Knowledge Graph Sparsification for GNN-based Rare Disease Diagnosis
Premt Cara, Kamilia Zaripova, David Bani-Harouni, Nassir Navab, Azade Farshad
TL;DR
RareNet tackles the challenge of rare genetic disease diagnosis in data-scarce settings by using only patient phenotypes to extract a patient-specific subgraph from a biomedical knowledge graph and to rank candidate causal genes. It combines phenotype-centered subgraph sampling, Graph Attention Network processing, and joint subgraph and gene scoring with a teacher–student training objective, enabling robust performance even with noisy phenotypes.

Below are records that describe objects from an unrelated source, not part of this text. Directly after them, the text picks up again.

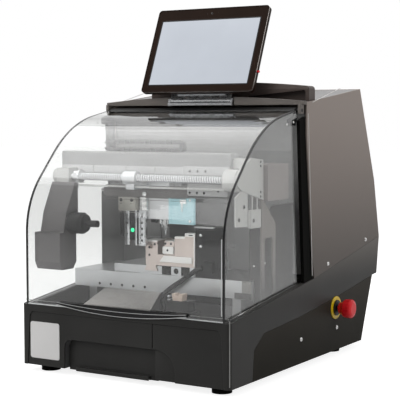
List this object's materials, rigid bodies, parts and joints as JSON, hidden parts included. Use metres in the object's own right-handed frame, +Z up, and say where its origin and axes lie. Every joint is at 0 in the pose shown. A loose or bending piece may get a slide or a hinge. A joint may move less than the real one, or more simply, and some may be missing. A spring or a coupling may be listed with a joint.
{
  "type": "key duplicating machine",
  "caption": "Bench key duplicating machine: dark base with swarf drawer, clear swing-up shield over a cutting gantry and clamp, and a tilting touch display.",
  "frame": {"origin": "on the bench, under the middle of the overall box of the machine", "axes": "+Z up, the front with the drawer faces -Y, +X towards the side with the stop button"},
  "size_m": [0.5446, 0.707, 0.7667],
  "materials": {
    "shell_paint": "fine textured charcoal",
    "side_paint": "fine textured dark brown-grey",
    "dark_plastic": "moulded, matte",
    "rubber": "matte",
    "chamber_paint": "matte grey",
    "sheet_metal": "brushed",
    "steel": "ground",
    "aluminium": "satin anodised",
    "white_paint": "satin",
    "motor_grey": "matte",
    "clear_sheet": "smoked clear",
    "clamp_steel": "ground, warm tint",
    "zinc": "bright zinc",
    "display_plastic": "gloss",
    "display_glass": "gloss",
    "red_plastic": "gloss",
    "yellow_plastic": "gloss",
    "plate_white": "matte",
    "cable_black": "matte"
  },
  "bodies": {
    "base": {"base_shell": "shell_paint", "floor_pan": "shell_paint", "side_plate_right": "side_paint", "side_plate_left": "side_paint", "front_panel_left": "shell_paint", "front_panel_right": "shell_paint", "recess_liner": "dark_plastic", "name_plate": "plate_white", "rubber_feet": "rubber", "chamber_tray": "dark_plastic", "chip_chute": "sheet_metal", "housing_side_right": "side_paint", "housing_side_left": "side_paint", "housing_back_panel": "side_paint", "housing_top_cover": "shell_paint", "top_hood": "shell_paint", "front_trim": "shell_paint", "tablet_mount": "aluminium", "seal_strip_right": "rubber", "seal_strip_left": "rubber", "chamber_back_wall": "chamber_paint", "body_screws": "zinc", "estop_collar": "yellow_plastic", "gantry_beam": "white_paint", "gantry_end_right": "white_paint", "gantry_end_left": "white_paint", "screw_motor": "motor_grey", "x_rail": "steel", "cable_chain": "dark_plastic", "machine_table": "aluminium", "side_pillar": "shell_paint", "probe_plate": "dark_plastic", "probe_lead": "cable_black", "reader_cover": "dark_plastic", "reader_lens": "dark_plastic", "power_inlet": "dark_plastic", "fan_grille": "dark_plastic"},
    "shield": {"shield_side_right": "clear_sheet", "shield_side_left": "clear_sheet", "shield_front": "clear_sheet", "shield_grip": "dark_plastic", "shield_hinge_arms": "dark_plastic"},
    "display": {"tablet_case": "display_plastic", "tablet_screen": "display_glass", "tablet_bracket": "aluminium"},
    "display_button": {"tablet_button": "red_plastic"},
    "drawer": {"drawer_box": "sheet_metal", "drawer_front": "shell_paint"},
    "stop_stem": {"estop_plunger": "dark_plastic"},
    "stop_head": {"estop_head": "red_plastic"},
    "gantry_screw": {"x_screw": "steel"},
    "carriage": {"x_carriage": "aluminium"},
    "spindle": {"spindle_head": "aluminium"},
    "milling_cutter": {"cutter": "steel"},
    "tracer_pin": {"tracer": "steel"},
    "clamp_base": {"clamp_slide": "clamp_steel"},
    "clamp_drive": {"table_screw": "steel"},
    "moving_jaw": {"clamp_jaw": "clamp_steel"},
    "jaw_screw": {"clamp_screw": "steel"},
    "rocker": {"power_rocker": "dark_plastic"}
  },
  "joints": [
    {"name": "shield_hinge", "type": "hinge", "parent": "base", "child": "shield", "pos_m": [-0.0215, -0.0445, 0.541], "axis": [-1, 0, 0], "range_deg": [0, 50]},
    {"name": "display_tilt", "type": "hinge", "parent": "base", "child": "display", "pos_m": [-0.0215, -0.0425, 0.563], "axis": [-1, 0, 0], "range_deg": [-10, 20]},
    {"name": "display_button_press", "type": "slide", "parent": "display", "child": "display_button", "axis": [-1, 0, 0], "range_m": [0, 0.001], "stiffness_N_per_m": 200},
    {"name": "drawer_slide", "type": "slide", "parent": "base", "child": "drawer", "axis": [0, -1, 0], "range_m": [0, 0.14]},
    {"name": "stop_press", "type": "slide", "parent": "base", "child": "stop_stem", "axis": [-1, 0, 0], "range_m": [0, 0.004], "stiffness_N_per_m": 800},
    {"name": "stop_twist", "type": "hinge", "parent": "stop_stem", "child": "stop_head", "pos_m": [0.2405, 0.1155, 0.1096], "axis": [1, 0, 0], "range_deg": [0, 45], "stiffness_Nm_per_rad": 0.05},
    {"name": "carriage_slide", "type": "slide", "parent": "base", "child": "carriage", "axis": [1, 0, 0], "range_m": [-0.06, 0.06]},
    {"name": "gantry_screw_turn", "type": "hinge", "parent": "base", "child": "gantry_screw", "pos_m": [-0.0215, -0.2485, 0.403], "axis": [1, 0, 0], "range_deg": [-4320.5, 4320.5]},
    {"name": "spindle_lift", "type": "slide", "parent": "carriage", "child": "spindle", "axis": [0, 0, 1], "range_m": [-0.009, 0.025]},
    {"name": "cutter_spin", "type": "hinge", "parent": "spindle", "child": "milling_cutter", "pos_m": [-0.0395, -0.1535, 0.295], "axis": [0, 0, 1], "continuous": true},
    {"name": "tracer_press", "type": "slide", "parent": "spindle", "child": "tracer_pin", "axis": [0, 0, 1], "range_m": [0, 0.006], "stiffness_N_per_m": 150},
    {"name": "clamp_traverse", "type": "slide", "parent": "base", "child": "clamp_base", "axis": [0, 1, 0], "range_m": [0, 0.06]},
    {"name": "clamp_drive_turn", "type": "hinge", "parent": "base", "child": "clamp_drive", "pos_m": [0.0035, -0.1085, 0.208], "axis": [0, 1, 0], "range_deg": [-0.5, 5400.5]},
    {"name": "jaw_slide", "type": "slide", "parent": "clamp_base", "child": "moving_jaw", "axis": [1, 0, 0], "range_m": [-0.012, 0.002]},
    {"name": "jaw_screw_turn", "type": "hinge", "parent": "clamp_base", "child": "jaw_screw", "pos_m": [0.0285, -0.1435, 0.255], "axis": [1, 0, 0], "range_deg": [-2160.5, 360.5]},
    {"name": "rocker_press", "type": "hinge", "parent": "base", "child": "rocker", "pos_m": [-0.1715, 0.33423, 0.31699], "axis": [1, 0, 0], "range_deg": [0, 12]}
  ],
  "couplings": [
    {"joint": "gantry_screw_turn", "follows": "carriage_slide", "rad_per_m": 1256.6},
    {"joint": "clamp_drive_turn", "follows": "clamp_traverse", "rad_per_m": 1570.8},
    {"joint": "jaw_screw_turn", "follows": "jaw_slide", "rad_per_m": 3141.6}
  ]
}
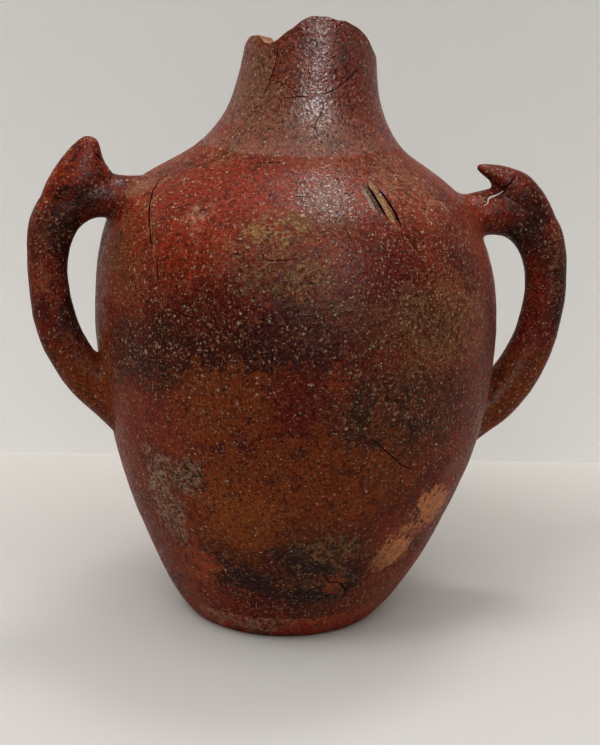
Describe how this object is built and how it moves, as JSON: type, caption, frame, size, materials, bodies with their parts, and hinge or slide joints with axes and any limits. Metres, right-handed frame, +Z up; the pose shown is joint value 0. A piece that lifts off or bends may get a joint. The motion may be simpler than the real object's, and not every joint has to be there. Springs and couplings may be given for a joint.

The method can operate as a standalone diagnostic tool or as a pre-/post-processing filter to improve existing gene-prioritization frameworks, and it demonstrates competitive results on simulated data and real-world MyGene2 data, along with consistent improvements when combined with other methods. This phenotype-driven KG approach has the potential to democratize access to advanced genetic analysis in resource-limited settings and offers interpretable subgraphs that can guide clinical investigation and validation.
Abstract
Rare genetic disease diagnosis faces critical challenges: insufficient patient data, inaccessible full genome sequencing, and the immense number of possible causative genes. These limitations cause prolonged diagnostic journeys, inappropriate treatments, and critical delays, disproportionately affecting patients in resource-limited settings where diagnostic tools are scarce. We propose RareNet, a subgraph-based Graph Neural Network that requires only patient phenotypes to identify the most likely causal gene and retrieve focused patient subgraphs for targeted clinical investigation. RareNet can function as a standalone method or serve as a pre-processing or post-processing filter for other candidate gene prioritization methods, consistently enhancing their performance while potentially enabling explainable insights. Through comprehensive evaluation on two biomedical datasets, we demonstrate competitive and robust causal gene prediction and significant performance gains when integrated with other frameworks. By requiring only phenotypic data, which is readily available in any clinical setting, RareNet democratizes access to sophisticated genetic analysis, offering particular value for underserved populations lacking advanced genomic infrastructure.